Rashtriya Janata Dal chief Lalu Prasad sparked a controversy on Saturday by saying Hindus and Indians living abroad eat beef, with his remarks drawing a strong protest from BJP leader Giriraj Singh.
Against the backdrop of the lynching of a Muslim man in Uttar Pradesh following rumours that he had slaughtered a calf, the former Bihar chief minister told ANI that the BJP is using the issue of a ban on beef to “communalise the nation”.
“This issue is being used solely for communalising the nation. Hindus eat beef, so do Indians living abroad. For someone who consumes meat on a regular basis, it does not matter if it is beef or mutton,” Lalu Prasad said.
“Hindus too eat beef when they go abroad,” he said before leaving for Hajipur, where his son Tejashwi Yadav filed his nomination papers for the upcoming Bihar assembly polls.

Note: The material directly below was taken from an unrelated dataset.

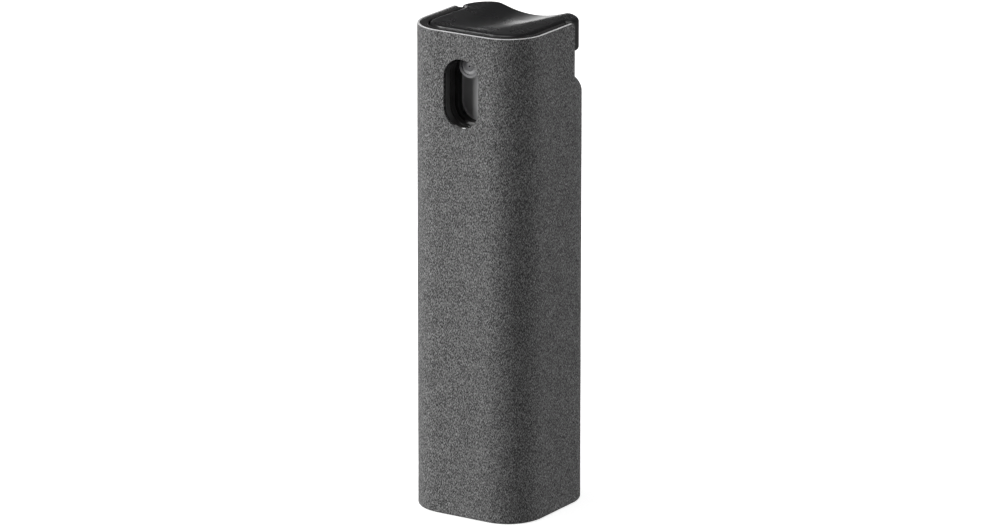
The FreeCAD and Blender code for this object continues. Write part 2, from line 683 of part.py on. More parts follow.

However, Lalu Prasad added that meat was not part of the diet of ‘cultured people’. He also said people “must not eat meat as it is a source for many diseases”.
“Cultured people do not eat meat at all,” he said, while reacting to the lynching of 50-year-old Mohammad Ikhlaq by a mob at Bisada village in Uttar Pradesh on Monday.
Later in the day, the RJD chief modified his statement stating that “ beef does not mean cow’s meat”.
But, the RJD chief’s comments angered BJP leader and Union minister Giriraj Singh, who sought an immediate apology from Lalu Prasad.
“We will launch an agitation from Lalu’s house if he does not withdraw his comments,” Singh told reporters.
Lalu Prasad was embroiled in a controversy last Sunday, when he described the polls in Bihar as a fight between “forward and backward classes”. The Election Commission served a notice to him and a case was filed against him.
The lynching of Ikhlaq sparked sectarian tensions and drew nationwide outrage. He was beaten to death while his 22-year-old son was critically injured by a group of local residents that broke into his home late on Monday night, accusing him of butchering a calf and eating beef.
Cow slaughter and beef trade have come into sharp focus since the BJP took power at the Centre last year as right wing groups have been pushing for a nationwide ban, a move that many minority groups have described as an attack on individual rights.